In deze zaak, behandeld door de Rechtbank Rotterdam op 15 december 2022, is een kort geding aanhangig gemaakt door eiseres, vertegenwoordigd door advocaat mr. E.B. van den Ouden. Eiseres vorderde dat gedaagde zich zou uitschrijven van het adres van de echtelijke huurwoning, waar zij gezamenlijk huurder van zijn. Gedaagde was niet verschenen in de procedure. De voorzieningenrechter heeft vastgesteld dat de dagvaarding aan de wettelijke vereisten voldeed en heeft verstek verleend tegen gedaagde.

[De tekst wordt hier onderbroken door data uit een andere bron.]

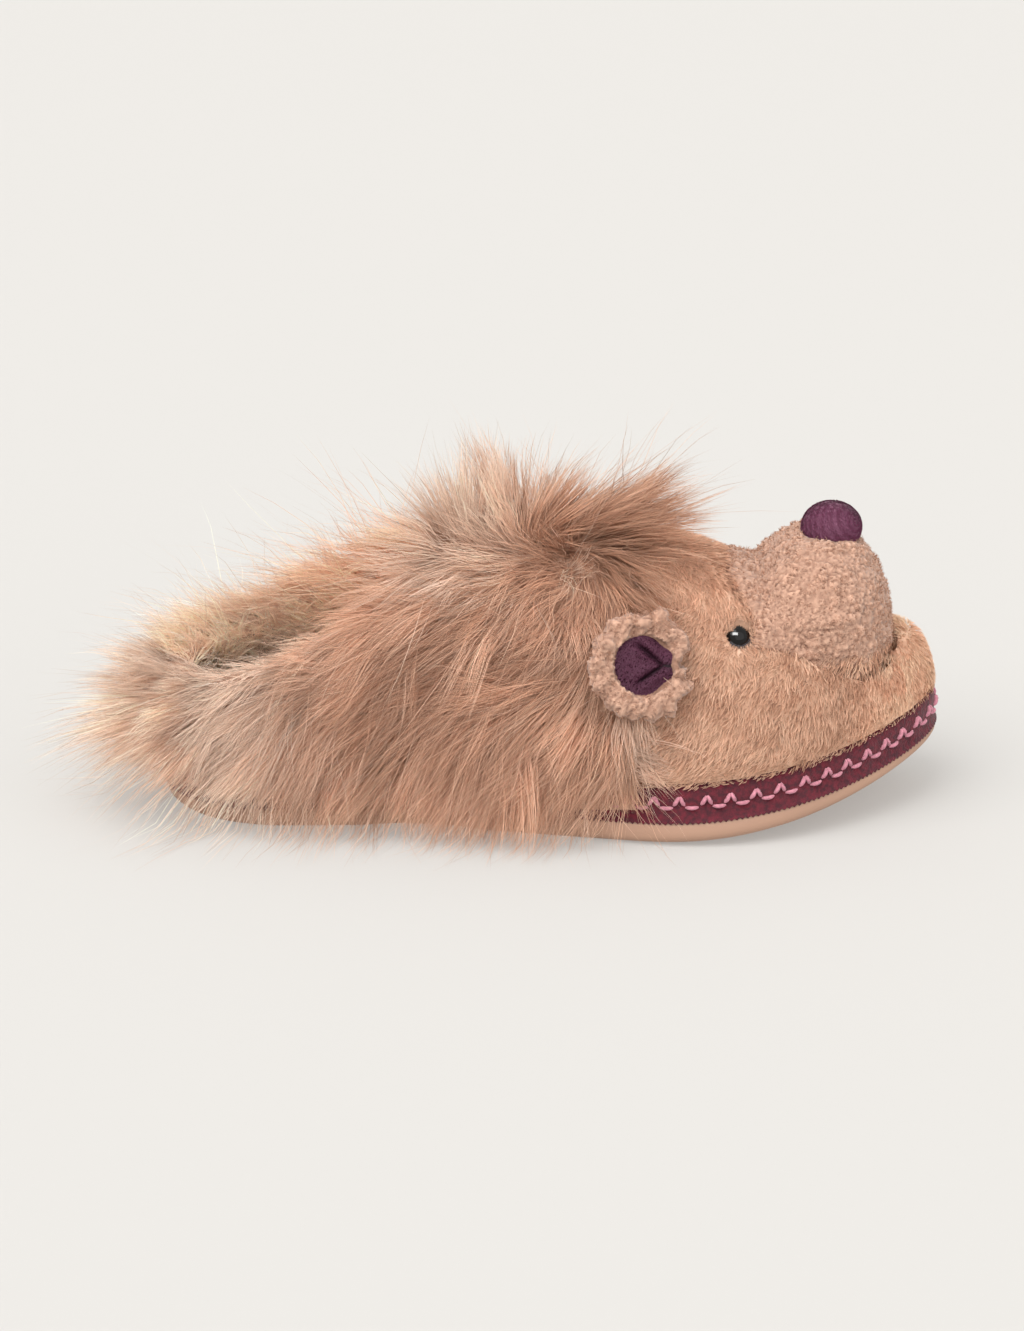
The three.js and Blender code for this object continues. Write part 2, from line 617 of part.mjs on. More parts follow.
function makeMane(ears) {
  const hem = (x) => HEM_CLEAR + FUR_DEPTH * (0.33 + 0.67 * (1 - smooth(0.12, 0.3, shareAt(x))));
  const depth = (s) => -FUR_DEPTH * (1 - (1 - FUR_AT_FACE) * smooth(FACE_LINE - 0.09, FACE_LINE, s));
  const surface = { side: depth, top: depth, end: -FUR_DEPTH, base: hem };
  const face = new THREE.BoxGeometry(SOLE_LENGTH, 3 * BALL_WIDTH, 3 * INSTEP_HEIGHT);
  face.translate(xAt(FACE_LINE) + SOLE_LENGTH / 2, 0, 0);
  const packed = lastSolid(surface)
    .subtract(aboveCollar(FUR_OVER_COLLAR, FUR_OVER_COLLAR * 0.8))
    .subtract(solid(face));
  const furry = wasm.Manifold.union([packed, ...maneLocks(surface)]);
  const within = lastSolid(skin(-GAP)).subtract(aboveCollar(GAP, GAP));
  const foot = solid(
    loft([atHeights(plan(-GAP), () => -SLACK), atHeights(plan(-GAP), (x) => bandTopAt(x) + GAP)], "ruled"),
  );
  const floor = new THREE.BoxGeometry(3 * SOLE_LENGTH, 3 * BALL_WIDTH, 40);
  floor.translate(0, 0, HEM_CLEAR - 20);
  const inside = lastSolid({ ...skin(UPPER_WALL), base: () => -SLACK });
  return mainBody(
    wasm.Manifold.difference([furry, within, foot, inside, solid(floor), ...ears]),
  );
}

const last = lastSolid(SURFACE);
const toePad = (s) => TOE_PAD * smooth(0.66, 0.76, s);
const cavity = lastSolid({
  side: (s) => UPPER_WALL + 0.4 * toePad(s),
  top: (s) => UPPER_WALL + toePad(s),
  end: UPPER_WALL,
  base: (x) => soleTopAt(x) - SLACK,
});
const pocketFloor = (grow) => lastSolid(skin(MUZZLE_DEPTH + grow));

const upper = mainBody(
  wasm.Manifold.difference([
    last,
    cavity,
    insoleSolid(GAP, 6),
    bandRoom(),
    aboveCollar(0, 0),
    muzzleSolid(GAP, MOUTH_GAP).subtract(pocketFloor(GAP)),
    eyeSolid(false, GAP),
    eyeSolid(true, GAP),
  ]),
);
const muzzle = mainBody(
  muzzleSolid(0, 0).subtract(pocketFloor(0)).subtract(noseSolid(GAP)),
);
const besideFace = lastSolid(skin(-GAP));
const ears = [false, true].map((inner) => mainBody(earSolid(inner, 0).subtract(besideFace)));
const pads = [false, true].map((inner) => mainBody(padSolid(inner).subtract(earSolid(inner, GAP))));
const mane = makeMane([earSolid(false, GAP), earSolid(true, GAP)]);

const finish = (color, roughness) => new THREE.MeshStandardMaterial({ color, roughness, metalness: 0 });
const plush = finish(0xcf9e80, 0.95);
const fur = finish(0xbf9375, 0.95);
const sherpa = finish(0xd7a88e, 1.0);
const velvet = finish(0x683b4f, 0.85);
const felt = finish(0x662931, 0.95);
const rubber = finish(0xcea795, 0.6);
const bead = finish(0x0c0b0c, 0.12);
const lining = finish(0xb4917d, 1.0);

const slipper = new THREE.Group();
slipper.add(
  meshOf("outsole", makeOutsole(), rubber),
  meshOf("insole", insoleSolid(0, 0), lining),
  meshOf("felt_band", bandSolid(), felt),
  meshOf("upper", upper, plush),
  meshOf("mane", mane, fur),
  meshOf("muzzle", muzzle, sherpa),
  meshOf("nose", noseSolid(0), velvet),
  meshOf("ear_outer_side", ears[0], sherpa),
  meshOf("ear_inner_side", ears[1], sherpa),
  meshOf("ear_velvet_outer_side", pads[0], velvet),
  meshOf("ear_velvet_inner_side", pads[1], velvet),
  meshOf("eye_outer_side", eyeSolid(false, 0), bead),
  meshOf("eye_inner_side", eyeSolid(true, 0), bead),
);

export default slipper;
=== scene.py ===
# Surfaces, light and camera for the lion slipper. Work is in millimetres until a mesh is made.
import math

import bmesh
import bpy
import numpy as np
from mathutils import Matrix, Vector
from mathutils.bvhtree import BVHTree
from mathutils.kdtree import KDTree


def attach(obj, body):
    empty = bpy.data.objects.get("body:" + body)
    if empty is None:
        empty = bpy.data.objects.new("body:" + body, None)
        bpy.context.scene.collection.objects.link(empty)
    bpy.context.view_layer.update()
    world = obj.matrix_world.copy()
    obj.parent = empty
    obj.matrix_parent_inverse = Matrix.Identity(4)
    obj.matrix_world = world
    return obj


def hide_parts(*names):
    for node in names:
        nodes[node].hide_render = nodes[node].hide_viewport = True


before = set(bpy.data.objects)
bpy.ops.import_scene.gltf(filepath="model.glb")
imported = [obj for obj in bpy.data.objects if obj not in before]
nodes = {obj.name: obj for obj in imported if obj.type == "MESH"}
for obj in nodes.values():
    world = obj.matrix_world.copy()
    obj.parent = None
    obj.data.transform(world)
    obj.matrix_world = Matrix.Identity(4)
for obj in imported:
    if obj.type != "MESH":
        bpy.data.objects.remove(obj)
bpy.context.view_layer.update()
random = np.random.default_rng(7)
uniform = random.uniform
MM = 0.001

# Sizes shared with the model
SOLE_LENGTH = 260
BALL_WIDTH = 98
HEEL_BACK = 34
OUTSOLE_THICK = 8.5
TOE_SPRING = 21
SPRING_START = 0.6
BAND_HEIGHT = 12.5
BAND_INSET = 0.7
UPPER_WALL = 5
UPPER_INSET = 1
LINING_DEPTH = -UPPER_WALL - 1
INSTEP_HEIGHT = 95
COLLAR_HEIGHT = 46
FACE_LINE = 0.612
BULGE = 0.035
GAP = 0.3
NOSE_RADIUS = 9.9
NOSE_FLAT = 0.84
EYE_RADIUS = 4.2
EYE_DOME = 3.4
EYE_SUNK = 1.4
EAR_RADIUS = 17.4
EAR_LIFT = 5.2
ARCH_LIFT = 1.2
EYE = {"at": 0.733, "angle": 50}
EAR = {"at": 0.613, "angle": 35, "tilt": 14}
NOSE = (-HEEL_BACK + 0.855 * SOLE_LENGTH, 0, 94.6)

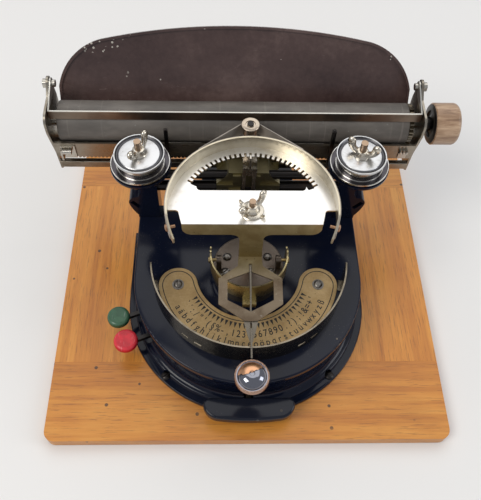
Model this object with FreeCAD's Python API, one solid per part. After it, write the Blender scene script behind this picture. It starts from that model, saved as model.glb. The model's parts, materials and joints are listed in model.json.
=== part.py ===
import FreeCAD
import Part
import math
import os

# Index typewriter on a wooden board.
# Frame: origin on the swing axis of the type sector, at the underside of the board.
# X points to the right of the typist, Y away from the typist, Z up. Millimetres.

V = FreeCAD.Vector
UP = V(0, 0, 1)
RIGHT = V(1, 0, 0)
BACK = V(0, 1, 0)

# Clearances
RUN = 0.06          # radial clearance of a shaft that turns in its bore
SLIDE = 0.15        # clearance of the carriage rails in their saddles
GAP = 0.3           # gap between curved faces of different bodies
PLAY = 1.0          # play between the knob lever and the yoke

# Board
board_width = 265.0
board_front = -103.0
board_depth = 261.0
board_thick = 9.0
board_corner = 7.0
cleat_depth = 54.0

# Base casting
base_y = -2.0           # centre of the round front of the casting
base_wall_r = 74.2
base_lip_r = base_wall_r + 2.8
base_flange_r = base_wall_r + 10.2
base_top = 48.0
base_back = 56.0
flange_thick = 3.0
casting_wall = 4.0
pedestal_half = 32.0
pedestal_back = 98.0
pedestal_top = 70.0

# Index plate, guide rail
index_outer_r = 61.1
index_inner_r = 35.1
index_end_angle = 12.5      # ends of the crescent, degrees in front of the X axis
index_thick = 1.2
rail_r = 63.9
rail_thick = 1.0
rail_height = 20.4
rail_end_angle = 4.0

# Hub
hub_disc_r = 23.8
hub_disc_thick = 9.0
hub_post_r = 4.6
hub_bore_post_r = 4.0
hub_stud_r = 2.0
lug_x = 19.6
lug_half = 1.6
lug_height = 11.0

# Yoke
yoke_r = 24.5
yoke_thick = 1.0
yoke_low = 58.2
yoke_high = 72.0
yoke_pin_z = 64.0
yoke_pin_r = 1.1

# Sector
sheet = 1.2
plate_top = 119.0
plate_front = -9.5
plate_half_front = 41.0
opening_half = 33.0
flange_drop = 11.0
stem_half = 7.2
stem_bottom = 83.3
frame_fall = 0.2            # fall of the hexagonal frame towards the knob, per unit length
comb_tip_r = 41.8
comb_root_r = 44.6
comb_pitch = 4.25           # degrees between neighbouring signs
signs = 30                  # notches in the comb, one for each sign
signs_left = 14             # signs to the left of the pointer at rest; its own notch holds the tooth
notch_width = 1.5
opening_front = 15.0
ring_r = 50.3
ring_wall = 1.0
ring_height = 10.2
ring_end = 116.0            # degrees from the rear on each side
band_thick = 0.5
band_end = 112.0
rivet_angle = 106.0

# Print arm and roller
arm_pivot_y = 47.0
arm_pivot_z = 60.0
arm_pin_r = 1.6
leg_x = 3.3
leg_half = 1.2
roller_y = 59.0
roller_r = 4.6
roller_flange_r = 5.9
roller_bore_r = 2.0
loop_thick = 0.6

# Knob
knob_y = -83.0
knob_r = 10.3
knob_height = 8.5
lever_half = 0.5

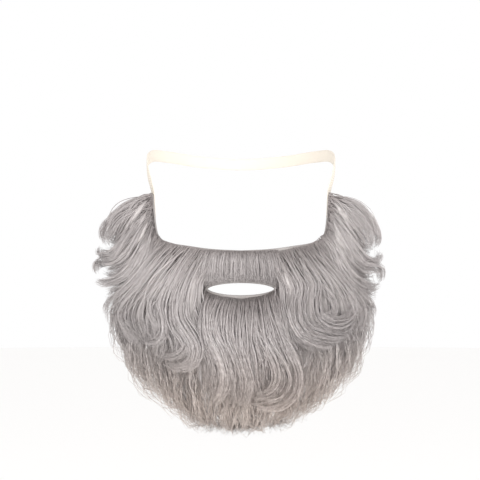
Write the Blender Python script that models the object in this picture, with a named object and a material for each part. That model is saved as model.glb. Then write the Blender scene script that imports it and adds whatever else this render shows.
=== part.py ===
"""A full fake beard: hair fused in wavy locks over a moulded cloth backing, a moustache above the
mouth opening, and one elastic strap that goes over the ears and round the back of the head.

Metres, +Z up. The beard faces -Y and is modelled as it is worn. The origin is on the inner face of
the backing, in the middle of the upper lip. Tables are in millimetres and degrees.
"""

import math
from collections import namedtuple

import bmesh
import bpy
import numpy as np

MM = 0.001

# The wearer's side of the beard
# A place on the face is (s, z): s is the distance round the face from its middle line, measured on a
# circle of mean radius, and z is the height. h is the height above the skin, outwards.
MEAN_RADIUS = 85.0
BACK_HALF_LENGTH = 95.0

Form = namedtuple("Form", "z half_width depth front")
FACE_FORM = [
    Form(100, 78, 97, 6),
    Form(60, 76, 95, 4),
    Form(20, 74, 95, 1),
    Form(0, 72, 95, 0),
    Form(-20, 69, 94, -1),
    Form(-45, 63, 92, -2),
    Form(-60, 56, 84, 8),
    Form(-75, 48, 74, 22),
]
# Below the jaw the hair hangs clear of the neck, round this wider form.
HAIR_FORM = [
    Form(60, 76, 95, 4),
    Form(20, 74, 95, 1),
    Form(0, 72, 95, 0),
    Form(-20, 69, 94, -1),
    Form(-45, 66, 88, -3),
    Form(-65, 62, 76, -3),
    Form(-90, 55, 62, 0),
    Form(-130, 42, 46, 8),
]

# The cloth backing
BACKING_WALL = 1.5
CLEARANCE = 0.3
WEFT_BASE = 0.4
WEFT_TOP = 4.0
Edge = namedtuple("Edge", "s top bottom")
BACKING_EDGE = [
    Edge(0, 11.5, -58),
    Edge(25, 12.5, -57),
    Edge(50, 15, -54),
    Edge(78, 18.5, -47),
    Edge(92, 22.5, -40),
    Edge(99, 30, -35),
    Edge(102, 41, -32),
    Edge(104.5, 55, -30),
    Edge(108, 57.5, -28),
    Edge(116, 57.5, -22),
    Edge(122, 52, -15),
]
BACKING_COLUMNS = (0, 10, 20, 31, 44, 58, 72, 84, 91, 96, 99, 102, 104.5, 108, 115, 122)
WEFT_COLUMNS = (0, 20, 44, 66, 84, 94, 100, 105, 113, 122)
PAST_THE_EDGE = (134, 150)
BACKING_ROWS = 8
WEFT_INSET = 1.2

# The mouth opening and the moustache above it
MOUTH_HALF_WIDTH = 26.0
MOUTH_HALF_HEIGHT = 5.2
MOUTH_Z = -18.3
MOUTH_SIDES = 24
MOUSTACHE_SPACE = 25.0
MOUSTACHE_COLUMNS = (0, 9, 18, 27.4)
MOUSTACHE_ROOT = 10.7
MOUSTACHE_BOTTOM = -12.4
MOUSTACHE_LOCKS = 7
MOUSTACHE_INSET = 7.0

# The elastic strap, from its end sewn inside the sideburn to the middle of the back
STRAP_WIDTH = 10.0
STRAP_WALL = 1.2
STRAP_STEPS = 20
Turn = namedtuple("Turn", "angle z h")
STRAP_ROUTE = [
    Turn(73.5, 38, -1.0),
    Turn(74, 48, -1.0),
    Turn(75, 60, -1.0),
    Turn(80, 73, 0.6),
    Turn(90, 84, 1.2),
    Turn(105, 91, 1.2),
    Turn(126, 92, 1.2),
    Turn(152, 89, 1.2),
    Turn(180, 87, 1.2),
]

# The locks of hair
# A lock leaves its root at (s, z) and runs for length, and its heading turns through the five angles
# given for the root, the quarters and the tip: 0 is straight down and 90 is outwards. lift is how
# far it stands off the form, and flare turns its plane from along the face (0) to straight out (90).
LOCK_SIDES = 5
LOCK_RINGS = 7
Lock = namedtuple("Lock", "side s z length root quarter half three tip width thick lift flare")
LOCKS = [
    # Under layer, from the jaw and the chin
    Lock("both", 112, -13, 69, 61, 49, 20, -14, -60, 23, 18, 10, 62),
    Lock("both", 98, -25, 78, 50, 45, 22, -6, -50, 25, 18, 12, 44),
    Lock("both", 81, -35, 85, 39, 36, 18, -2, -40, 26, 18, 12, 24),
    Lock("both", 64, -41, 85, 29, 29, 14, 4, -35, 26, 18, 12, 9),
    Lock("both", 47, -45, 82, 20, 22, 9, -4, 30, 25, 18, 11, 0),
    Lock("both", 30, -47, 79, 11, 15, 2, 5, -30, 25, 18, 11, 0),
    Lock("both", 13, -48, 78, 4, 6, 0, 8, 30, 24, 18, 11, 0),
    # Middle layer, from the cheeks
    Lock("both", 46, -12, 104, 24, 22, 4, -10, -40, 22, 13, 14, 0),
    Lock("both", 67, -9, 100, 38, 38, 20, -2, -60, 21, 14, 14, 10),
    Lock("both", 83, -7, 92, 44, 44, 28, 4, -55, 21, 15, 13, 30),
    Lock("both", 98, -5, 80, 50, 48, 30, 2, -60, 20, 16, 11, 54),
    # Side locks behind the sideburn
    Lock("both", 118, 46, 48, 60, 56, 35, -20, -80, 20, 17, 5, 96),
    Lock("both", 119, 34, 46, 52, 46, 50, 80, 130, 17, 17, 5, 96),
    Lock("both", 118, 14, 49, 46, 44, 50, 66, 100, 22, 17, 5, 92),
    Lock("both", 114, -6, 58, 48, 40, 24, 4, -30, 20, 17, 8, 80),
    # Top layer on the cheeks
    Lock("both", 30, 7, 112, 12, 10, -2, -10, 8, 13, 9, 16, 0),
    Lock("left", 41, 9, 118, 30, 26, -8, -40, 120, 16, 10, 19, 0),
    Lock("right", 41, 9, 108, 24, 14, 2, 40, 84, 16, 10, 18, 0),
    Lock("left", 54, 11, 112, 38, 38, 4, -20, 165, 17, 10, 20, 3),
    Lock("right", 54, 11, 120, 36, 44, 8, -85, -210, 17, 10, 20, 3),
    Lock("both", 68, 13, 104, 40, 42, 28, -10, -60, 18, 12, 18, 12),
    Lock("both", 82, 15, 92, 42, 43, 36, 14, -40, 17, 12, 15, 36),
    # Side locks on the sideburn, whose tips turn up
    Lock("both", 107, 50, 60, 64, 58, 50, 0, -80, 19, 15, 4, 82),
    Lock("both", 106, 38, 56, 42, 42, 50, 104, 185, 14, 14, 4, 80),
    Lock("both", 104, 28, 55, 40, 40, 46, 86, 150, 14, 14, 4, 78),
    Lock("both", 100, 20, 56, 43, 43, 54, 80, 104, 14, 14, 5, 72),
    Lock("both", 94, 14, 72, 42, 44, 44, 24, -20, 17, 14, 9, 58),
    # Chin locks below the mouth
    Lock("left", 6, -29, 96, 36, 20, -20, -10, 10, 15, 11, 17, 0),
    Lock("left", 18, -29, 98, 34, 20, -14, -14, 14, 15, 11, 18, 0),
    Lock("left", 29, -29, 96, 22, 14, -8, -12, 16, 14, 11, 17, 0),
    Lock("right", 4, -29, 98, 0, -3, 5, 6, -10, 15, 11, 17, 0),
    Lock("right", 15, -29, 98, 6, 10, 22, 6, -60, 15, 11, 19, 0),
    Lock("right", 26, -29, 98, 8, 16, 24, -12, -95, 16, 11, 19, 0),
]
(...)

Eiseres heeft aangegeven dat gedaagde op 18 augustus 2022 de woning heeft verlaten en dat zij daar nu verblijft met hun minderjarige dochter en een zoon uit een eerdere relatie. Eiseres heeft op 14 november 2022 de echtscheidingsprocedure aanhangig gemaakt, maar er is nog geen beslissing genomen over de huurrechten van de echtelijke woning. De voorzieningenrechter oordeelde dat de vordering van eiseres om gedaagde te veroordelen zich uit te schrijven van het adres te vroeg was ingesteld, aangezien er nog geen voorlopige voorziening was getroffen in de echtscheidingsprocedure.
Daarnaast vorderde eiseres toestemming tot reële executie, maar de voorzieningenrechter oordeelde dat er geen juridische verplichting voor gedaagde was om een rechtshandeling te verrichten, zoals vereist onder artikel 3:300 lid 1 BW. De wens van eiseres om belastingtoeslagen aan te vragen, was niet voldoende om gedaagde te verplichten tot uitschrijving. Ook was de bewindvoerder van gedaagde niet betrokken bij deze procedure, wat de situatie verder compliceerde. Uiteindelijk werd de vordering van eiseres afgewezen en werden de proceskosten gecompenseerd, zodat iedere partij zijn eigen kosten droeg.